- Exercise task:
Reproduce the entire listing word for word.
• • • • • • •
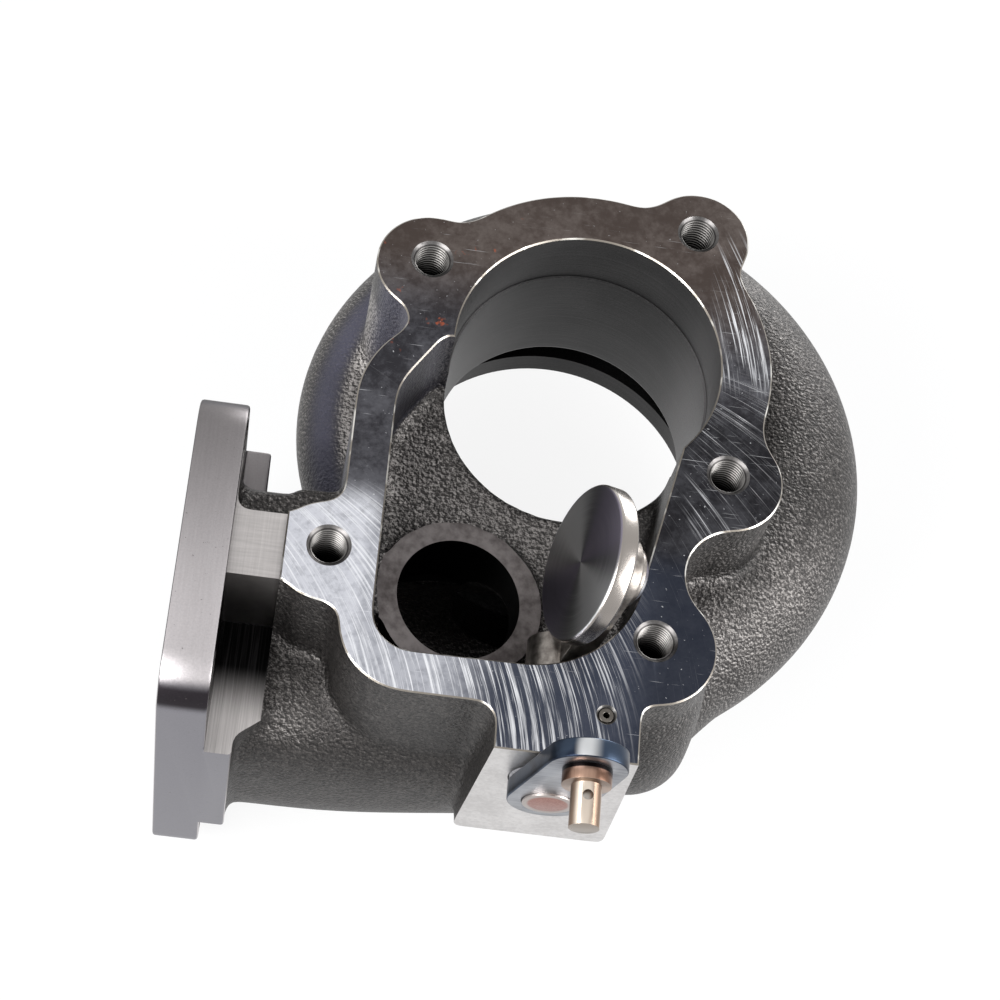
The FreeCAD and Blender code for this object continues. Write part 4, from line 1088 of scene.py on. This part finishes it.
@dataclass
class Casting:
    """The turbine housing: a rough casting, then the cuts that a machinist makes in it."""

    node: str = "turbine_housing"
    face: float = 0.072
    stock: float = 0.003
    grid: float = 0.0011
    smoothing: int = 9
    kept_share: float = 0.42
    crease: float = 32
    shaft_bore_end: float = -0.0683
    base_radius: float = 0.0545
    base_circle: float = 0.045
    base_bolts: int = 6
    base_thread_length: float = 0.0085
    gate_depth: float = 0.018
    edge_break: float = 0.00032
    bore_radius: float = 0.0275
    pocket_floor: float = 0.050
    pocket_edge: float = 0.0207
    bore_step_depth: float = 0.015
    bore_step: float = 0.0004
    throat: float = 0.0272
    nozzle_top: float = 0.0246
    nozzle_bottom: float = 0.009
    nozzle_lip: float = 0.033
    nozzle_reach: float = 0.0405
    wheel_opening: float = 0.0346
    pilot_radius: float = 0.0385
    pilot_depth: float = 0.003
    plate_front: float = -0.0763
    plate_back: float = -0.0665
    band_back: float = -0.0613
    plate_low: tuple[float, float] = (-0.085, -0.0185)
    plate_high: tuple[float, float] = (-0.019, 0.0735)
    plate_corner: float = 0.0095
    band_bottom: float = 0.001
    web_low: Place = (-0.0640, -0.0830, 0.024)
    web_high: Place = (-0.0460, -0.0600, 0.0525)
    relief_floor: float = 0.045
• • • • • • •
- Response to the task:
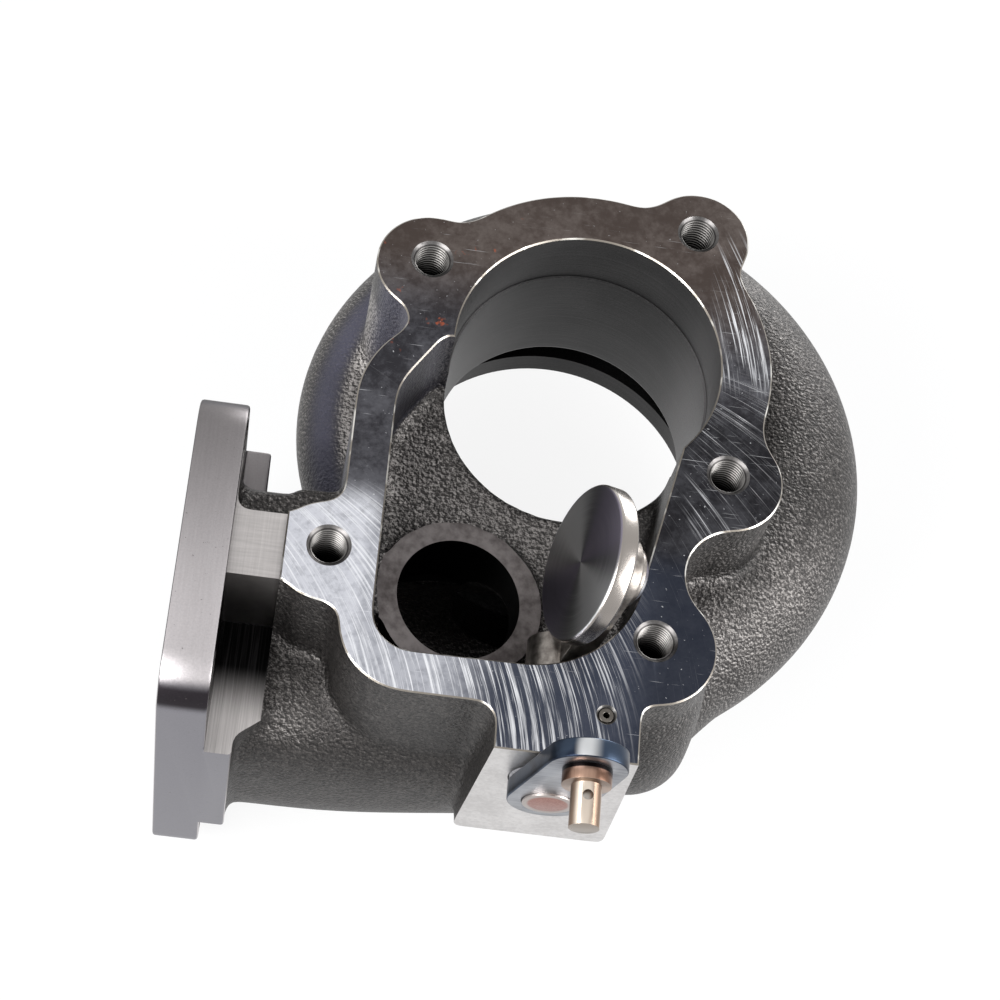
The FreeCAD and Blender code for this object continues. Write part 4, from line 1088 of scene.py on. This part finishes it.
@dataclass
class Casting:
    """The turbine housing: a rough casting, then the cuts that a machinist makes in it."""

    node: str = "turbine_housing"
    face: float = 0.072
    stock: float = 0.003
    grid: float = 0.0011
    smoothing: int = 9
    kept_share: float = 0.42
    crease: float = 32
    shaft_bore_end: float = -0.0683
    base_radius: float = 0.0545
    base_circle: float = 0.045
    base_bolts: int = 6
    base_thread_length: float = 0.0085
    gate_depth: float = 0.018
    edge_break: float = 0.00032
    bore_radius: float = 0.0275
    pocket_floor: float = 0.050
    pocket_edge: float = 0.0207
    bore_step_depth: float = 0.015
    bore_step: float = 0.0004
    throat: float = 0.0272
    nozzle_top: float = 0.0246
    nozzle_bottom: float = 0.009
    nozzle_lip: float = 0.033
    nozzle_reach: float = 0.0405
    wheel_opening: float = 0.0346
    pilot_radius: float = 0.0385
    pilot_depth: float = 0.003
    plate_front: float = -0.0763
    plate_back: float = -0.0665
    band_back: float = -0.0613
    plate_low: tuple[float, float] = (-0.085, -0.0185)
    plate_high: tuple[float, float] = (-0.019, 0.0735)
    plate_corner: float = 0.0095
    band_bottom: float = 0.001
    web_low: Place = (-0.0640, -0.0830, 0.024)
    web_high: Place = (-0.0460, -0.0600, 0.0525)
    relief_floor: float = 0.045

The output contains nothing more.